### GIVEN EXERCISE:
Repeat only the lines from the one containing "tip = egg_low + EGG_HEIGHT" through the one containing "obj.matrix_parent_inverse = Matrix.Identity(4)", exactly as written, both ends included.

### INFORMATION PROVIDED:

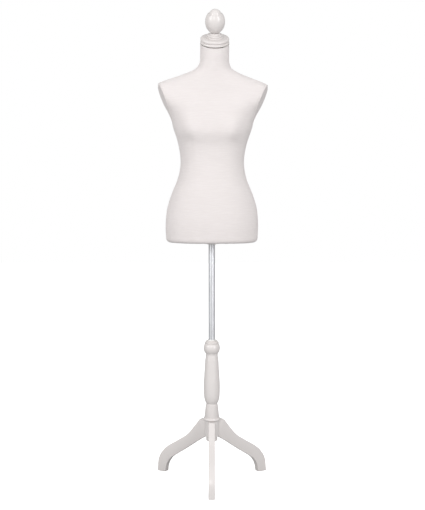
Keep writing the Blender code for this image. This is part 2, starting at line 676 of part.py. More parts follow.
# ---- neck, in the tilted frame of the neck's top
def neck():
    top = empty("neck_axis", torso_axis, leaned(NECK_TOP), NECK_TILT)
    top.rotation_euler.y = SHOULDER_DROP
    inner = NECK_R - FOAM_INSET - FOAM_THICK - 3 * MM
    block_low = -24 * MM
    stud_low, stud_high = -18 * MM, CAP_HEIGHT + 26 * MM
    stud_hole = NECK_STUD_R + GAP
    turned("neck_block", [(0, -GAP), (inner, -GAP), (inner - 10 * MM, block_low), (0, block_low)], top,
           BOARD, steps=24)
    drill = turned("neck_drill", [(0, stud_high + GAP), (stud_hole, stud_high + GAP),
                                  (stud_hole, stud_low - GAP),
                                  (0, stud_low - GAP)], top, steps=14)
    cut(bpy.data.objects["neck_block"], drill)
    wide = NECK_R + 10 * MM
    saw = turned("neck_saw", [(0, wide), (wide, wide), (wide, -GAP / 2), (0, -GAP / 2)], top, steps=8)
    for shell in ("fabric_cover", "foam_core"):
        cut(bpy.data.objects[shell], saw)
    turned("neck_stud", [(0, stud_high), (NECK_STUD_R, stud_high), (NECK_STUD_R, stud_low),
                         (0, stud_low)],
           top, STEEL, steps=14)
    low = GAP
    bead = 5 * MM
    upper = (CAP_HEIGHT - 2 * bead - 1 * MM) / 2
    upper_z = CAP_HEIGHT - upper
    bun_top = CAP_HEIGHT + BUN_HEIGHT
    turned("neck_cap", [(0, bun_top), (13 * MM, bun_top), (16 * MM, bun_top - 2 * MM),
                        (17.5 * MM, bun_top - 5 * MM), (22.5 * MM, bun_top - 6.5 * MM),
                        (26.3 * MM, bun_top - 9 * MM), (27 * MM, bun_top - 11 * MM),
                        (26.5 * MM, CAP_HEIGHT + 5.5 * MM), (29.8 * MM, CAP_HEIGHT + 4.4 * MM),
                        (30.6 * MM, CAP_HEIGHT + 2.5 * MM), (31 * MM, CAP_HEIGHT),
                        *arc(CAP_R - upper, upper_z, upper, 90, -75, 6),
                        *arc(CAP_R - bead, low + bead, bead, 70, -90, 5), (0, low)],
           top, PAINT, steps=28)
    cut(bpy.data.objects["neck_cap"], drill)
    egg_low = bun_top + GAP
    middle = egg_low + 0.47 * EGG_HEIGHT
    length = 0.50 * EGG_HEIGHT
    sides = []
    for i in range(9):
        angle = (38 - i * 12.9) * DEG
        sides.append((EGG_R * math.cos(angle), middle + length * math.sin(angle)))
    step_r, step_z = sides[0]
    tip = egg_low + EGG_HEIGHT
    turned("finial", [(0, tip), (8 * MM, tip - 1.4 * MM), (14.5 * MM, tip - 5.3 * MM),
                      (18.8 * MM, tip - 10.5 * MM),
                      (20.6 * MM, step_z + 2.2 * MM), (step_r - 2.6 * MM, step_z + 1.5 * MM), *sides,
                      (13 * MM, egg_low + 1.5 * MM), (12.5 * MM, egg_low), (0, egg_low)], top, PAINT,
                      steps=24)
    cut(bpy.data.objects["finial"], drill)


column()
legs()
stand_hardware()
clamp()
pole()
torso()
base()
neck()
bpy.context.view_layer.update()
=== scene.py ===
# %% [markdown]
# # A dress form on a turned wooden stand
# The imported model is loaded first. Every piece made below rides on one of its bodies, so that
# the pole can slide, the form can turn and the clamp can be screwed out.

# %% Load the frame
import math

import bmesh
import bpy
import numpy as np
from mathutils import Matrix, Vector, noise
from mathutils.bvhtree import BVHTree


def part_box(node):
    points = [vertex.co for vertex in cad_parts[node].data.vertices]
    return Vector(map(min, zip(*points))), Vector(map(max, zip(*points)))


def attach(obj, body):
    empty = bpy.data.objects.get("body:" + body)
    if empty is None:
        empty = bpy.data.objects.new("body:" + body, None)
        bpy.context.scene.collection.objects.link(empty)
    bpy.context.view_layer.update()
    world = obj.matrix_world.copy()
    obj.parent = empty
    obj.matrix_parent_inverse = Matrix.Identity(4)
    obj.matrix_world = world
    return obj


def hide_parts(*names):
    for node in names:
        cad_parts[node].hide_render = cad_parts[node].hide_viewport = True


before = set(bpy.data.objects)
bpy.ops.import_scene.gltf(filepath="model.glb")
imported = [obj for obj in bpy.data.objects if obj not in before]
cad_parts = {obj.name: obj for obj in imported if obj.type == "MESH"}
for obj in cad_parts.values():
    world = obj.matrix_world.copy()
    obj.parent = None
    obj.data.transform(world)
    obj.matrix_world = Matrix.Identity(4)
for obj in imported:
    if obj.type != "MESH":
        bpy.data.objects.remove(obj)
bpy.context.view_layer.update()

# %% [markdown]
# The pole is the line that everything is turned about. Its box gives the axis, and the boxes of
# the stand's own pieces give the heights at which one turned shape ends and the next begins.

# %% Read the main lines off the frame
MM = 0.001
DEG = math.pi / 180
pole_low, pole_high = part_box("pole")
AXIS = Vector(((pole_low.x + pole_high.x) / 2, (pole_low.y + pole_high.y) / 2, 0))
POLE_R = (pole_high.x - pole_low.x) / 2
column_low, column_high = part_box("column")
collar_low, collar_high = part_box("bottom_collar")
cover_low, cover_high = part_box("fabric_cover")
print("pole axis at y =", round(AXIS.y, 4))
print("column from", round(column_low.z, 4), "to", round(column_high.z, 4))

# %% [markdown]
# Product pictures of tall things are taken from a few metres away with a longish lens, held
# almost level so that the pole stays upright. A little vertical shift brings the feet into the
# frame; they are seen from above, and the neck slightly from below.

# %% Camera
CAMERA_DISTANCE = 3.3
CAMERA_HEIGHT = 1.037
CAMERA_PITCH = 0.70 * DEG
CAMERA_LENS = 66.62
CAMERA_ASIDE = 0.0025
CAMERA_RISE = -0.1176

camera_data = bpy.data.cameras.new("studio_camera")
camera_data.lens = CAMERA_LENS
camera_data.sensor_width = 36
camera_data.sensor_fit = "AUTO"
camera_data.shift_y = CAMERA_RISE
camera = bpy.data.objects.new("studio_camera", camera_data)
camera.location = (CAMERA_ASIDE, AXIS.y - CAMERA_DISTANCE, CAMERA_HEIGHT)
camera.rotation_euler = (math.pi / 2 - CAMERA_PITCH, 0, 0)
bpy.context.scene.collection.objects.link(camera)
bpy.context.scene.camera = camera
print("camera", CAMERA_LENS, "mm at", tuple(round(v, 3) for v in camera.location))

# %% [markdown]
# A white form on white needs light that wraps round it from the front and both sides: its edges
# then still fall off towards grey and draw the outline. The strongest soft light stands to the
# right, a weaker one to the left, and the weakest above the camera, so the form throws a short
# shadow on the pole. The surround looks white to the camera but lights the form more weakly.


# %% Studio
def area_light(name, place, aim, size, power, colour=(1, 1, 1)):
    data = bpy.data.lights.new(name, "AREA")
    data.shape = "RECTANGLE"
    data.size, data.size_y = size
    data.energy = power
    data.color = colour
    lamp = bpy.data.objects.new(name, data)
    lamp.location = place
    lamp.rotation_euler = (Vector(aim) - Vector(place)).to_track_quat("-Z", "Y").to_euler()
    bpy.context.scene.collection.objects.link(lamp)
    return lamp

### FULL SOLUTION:
    tip = egg_low + EGG_HEIGHT
    turned("finial", [(0, tip), (8 * MM, tip - 1.4 * MM), (14.5 * MM, tip - 5.3 * MM),
                      (18.8 * MM, tip - 10.5 * MM),
                      (20.6 * MM, step_z + 2.2 * MM), (step_r - 2.6 * MM, step_z + 1.5 * MM), *sides,
                      (13 * MM, egg_low + 1.5 * MM), (12.5 * MM, egg_low), (0, egg_low)], top, PAINT,
                      steps=24)
    cut(bpy.data.objects["finial"], drill)


column()
legs()
stand_hardware()
clamp()
pole()
torso()
base()
neck()
bpy.context.view_layer.update()
=== scene.py ===
# %% [markdown]
# # A dress form on a turned wooden stand
# The imported model is loaded first. Every piece made below rides on one of its bodies, so that
# the pole can slide, the form can turn and the clamp can be screwed out.

# %% Load the frame
import math

import bmesh
import bpy
import numpy as np
from mathutils import Matrix, Vector, noise
from mathutils.bvhtree import BVHTree


def part_box(node):
    points = [vertex.co for vertex in cad_parts[node].data.vertices]
    return Vector(map(min, zip(*points))), Vector(map(max, zip(*points)))


def attach(obj, body):
    empty = bpy.data.objects.get("body:" + body)
    if empty is None:
        empty = bpy.data.objects.new("body:" + body, None)
        bpy.context.scene.collection.objects.link(empty)
    bpy.context.view_layer.update()
    world = obj.matrix_world.copy()
    obj.parent = empty
    obj.matrix_parent_inverse = Matrix.Identity(4)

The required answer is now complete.